Technical Specifications
Drupal version:
Key modules/theme/distribution used:
Montana Law Help is a large resource library in two languages, so multilingual support and content organization were central to the build. Drupal core’s Content Translation, Configuration Translation, Interface Translation, and Language modules provide the foundation for delivering English and Spanish content from a single site and a single editorial workflow — rather than fragmenting into parallel sites per language. Pathauto keeps URLs consistent across languages and taxonomies, while Redirect protected SEO equity and inbound links through the migration from Pro Bono Net.
Editorial flexibility is the other half of the story. Paragraphs and Layout Builder give MLSA’s editorial team a flexible, component-based authoring model with higher-level layout control where it’s needed, and Media Library centralizes image and asset management. The Gin admin theme provides a cleaner, more accessible authoring experience for MLSA staff than Drupal’s stock admin.
For content migration, the Migrate suite — Migrate Plus and Migrate Tools alongside core — provided the scaffolding to move structured content into Drupal programmatically from Pro Bono Net’s CMS, with a portion of the content re-entered manually so it could be reviewed and cleaned up as part of the move.

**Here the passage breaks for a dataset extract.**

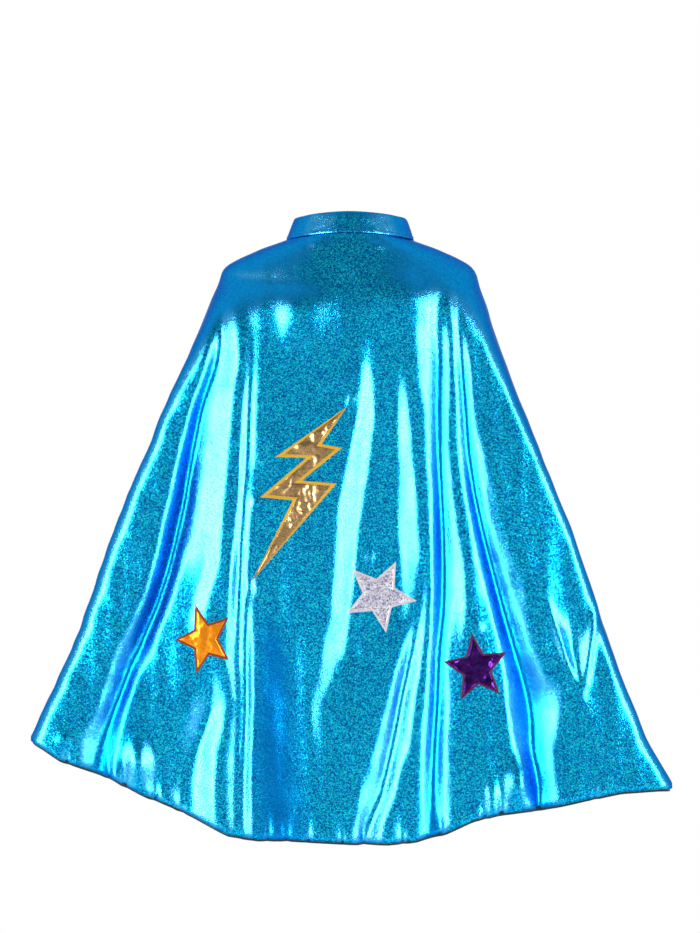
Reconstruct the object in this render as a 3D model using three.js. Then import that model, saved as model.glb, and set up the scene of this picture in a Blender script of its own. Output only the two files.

The site’s two most distinctive features are its search and its interactive triage tool. Search API and Search API Solr power fast, filterable search across a large legal resource library, so visitors can find what they need across topics, situations, and audiences. And the legal triage tool is a hybrid implementation: content is managed by editors in Drupal, while the tool’s interactive logic and output are delivered by a Vue.js front end that reads Drupal content via JSON:API — giving MLSA the best of both worlds, a modern interactive experience for visitors and a familiar, structured content model for the people maintaining the tool over time.
Metatag and Schema.org Metatag round things out with SEO and structured data for a public legal aid site whose audience often arrives through search engines during moments of urgent need.